Bijak Menyikapi Persoalan Rajab
Umat Islam khas Nusantara memang sangat lekat dengan beragam tradisi dan budaya keagamaan. Agama dan budaya seperti telah menjadi hubungan simbiosis. Apapun tradisi keagamaan sering kali dibumbui dengan berbagai pola tradisi dan budaya. Tradisi Rajabiyah misalnya, di mana setiap Bulan Rajab mereka menghiasi hari-harinya dengan berbagai amaliyah dan ibadah. Demikian juga peringatan Isra' Mi'raj akan menjadi momen perayaan pada setiap tanggal 27 Rajab.
Tradisi tersebut memang tidak lepas dari pro dan kontra. Karena hadis tentang amaliah bulan Rajab masih diragukan kualitasnya. Sebagian mengatakan lemah, bahkan ada yang mengatakan palsu. Silang sengkarut semacam ini adalah hal yang wajar terjadi di kalangan Ulama'. Karena masing-masing melihat dari sudut pandang yang berbeda. Sehingga, hasilnya pun akan berbeda pula. Bahkan, lingkungan pun bisa sangat mempengaruhi terhadap hasil pemahaman tersebut.

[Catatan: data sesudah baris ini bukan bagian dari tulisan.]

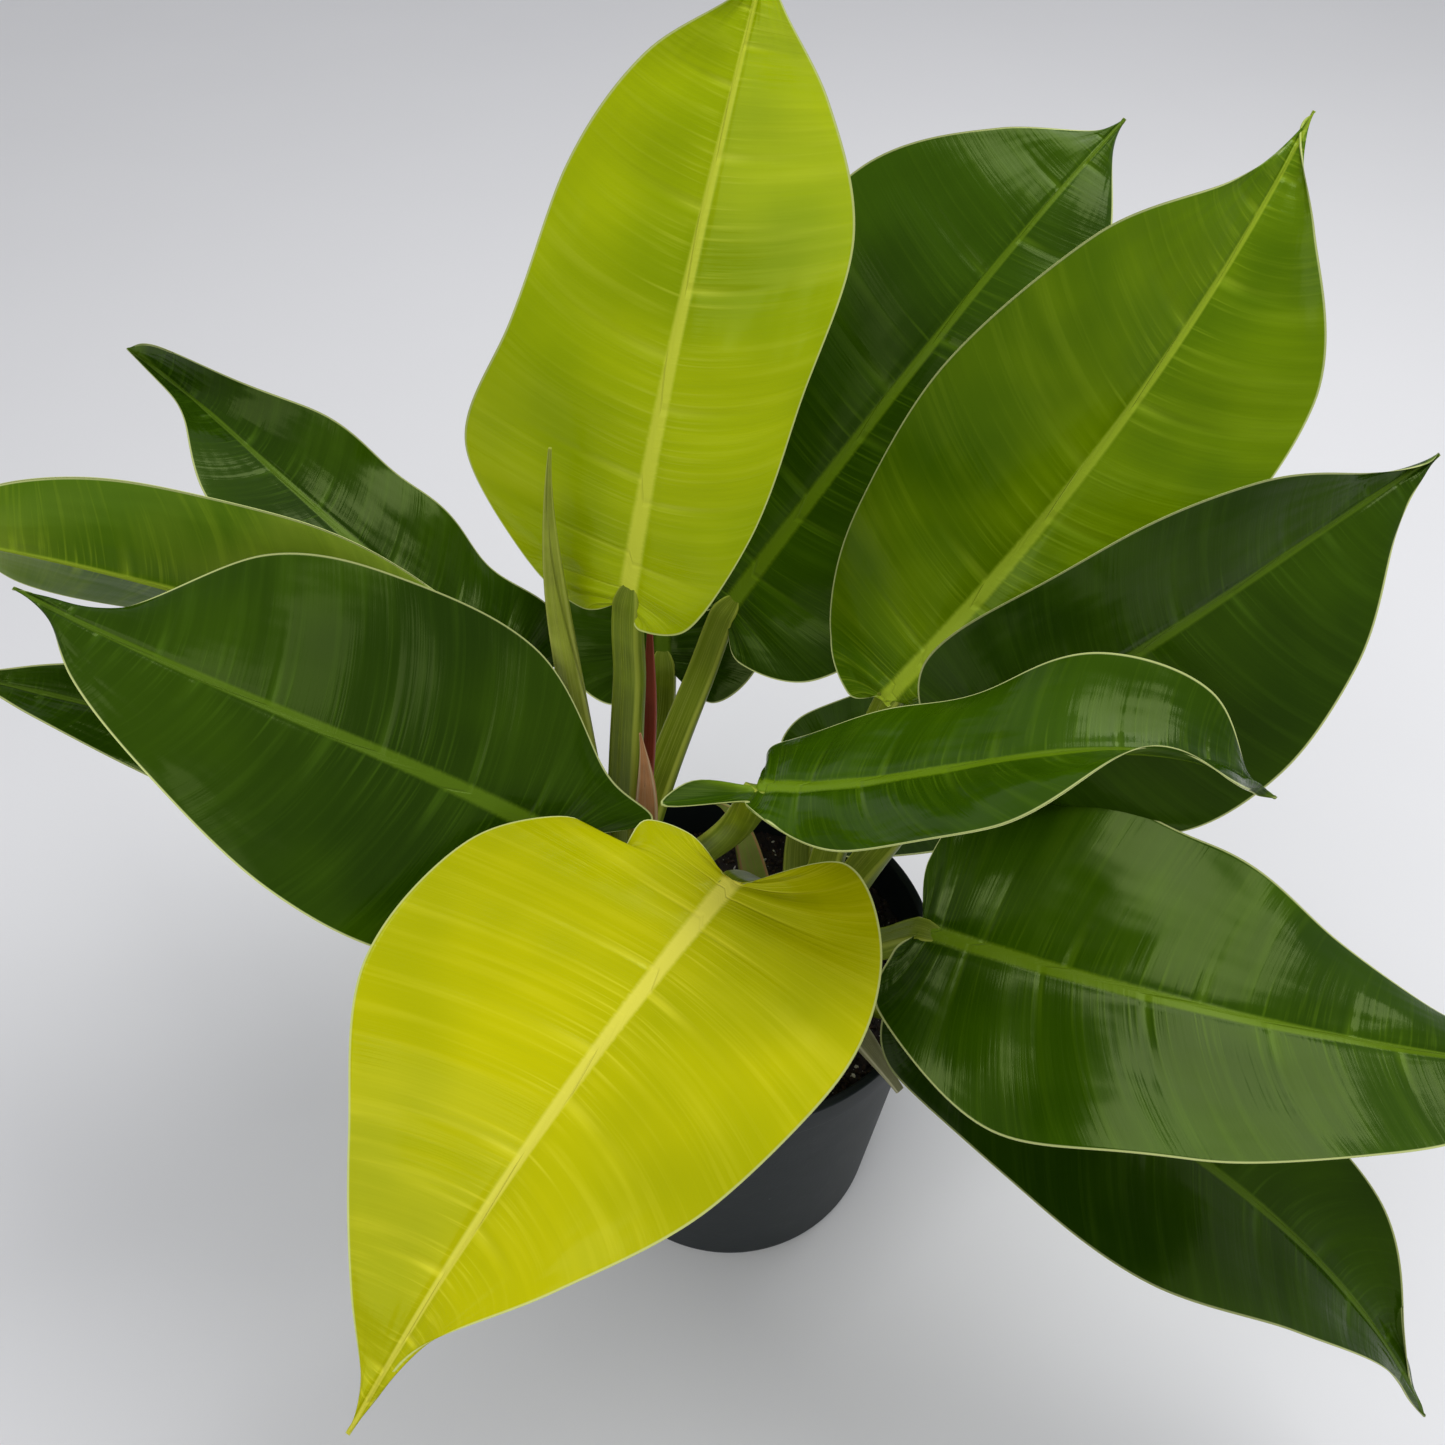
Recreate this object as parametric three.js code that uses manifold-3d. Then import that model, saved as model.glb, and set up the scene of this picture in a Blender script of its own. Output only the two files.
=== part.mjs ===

Ulama' Sufi misalnya, bisa sangat bertolak belakang pendapatnya dengan Fuqaha' dan Muhadditsin dalam menyikapi sebuah hadis. Perbedaan tersebut terletak pada bagaimana mereka menggunakan nalar pengetahuan terhadap sebuah teks hadis. Kaum Sufi menelaah hadis dari sudut pandang irfani (intuisi) dan penyucian diri, sementara yang lain mengarah pada aspek bayani (analisis teks) dan burhani (hukum logika). Sehingga, hasil analisisnya pun menjadi berbeda.
Kaum Sufi melihat Islam dari sudut pandang sederhana. Karena bagi mereka, agama seharusnya bisa dirasakan tidak hanya oleh orang yang paham agama saja, akan tetapi juga dirasakan oleh masyakarat awam. Berbeda dengan para Fuqaha' dan Muhadditsin, di mana disiplin ilmu yang mereka bangun tentu akan menemui jalan buntu bagi orang yang awam terhadap agama. Pada prinsipnya, Ulama Sufi tidak menentukan standar tinggi bagi masyarakat awam di dalam memahami agama.
Dengan pola pandang sederhana tersebut akan mudah mengarahkan masyarakat awam dalam memahami sebuah hadis, karena yang didahulukan adalah pemahaman Islam yang komprehensif dari pada validitas sebuah hadis. Masyakarat akan mudah menerima suatu lafal yang dikatakan hadis Rasulullah walaupun itu dhaif (lemah) atau bahkan palsu. Apa lagi, sebagian Ulama' menyatakan boleh mengamalkan hadis dhaif selama hadis tersebut tidak berkaitan dengan akidah, sifat-sifat Allah dan hukum Islam (fiqih).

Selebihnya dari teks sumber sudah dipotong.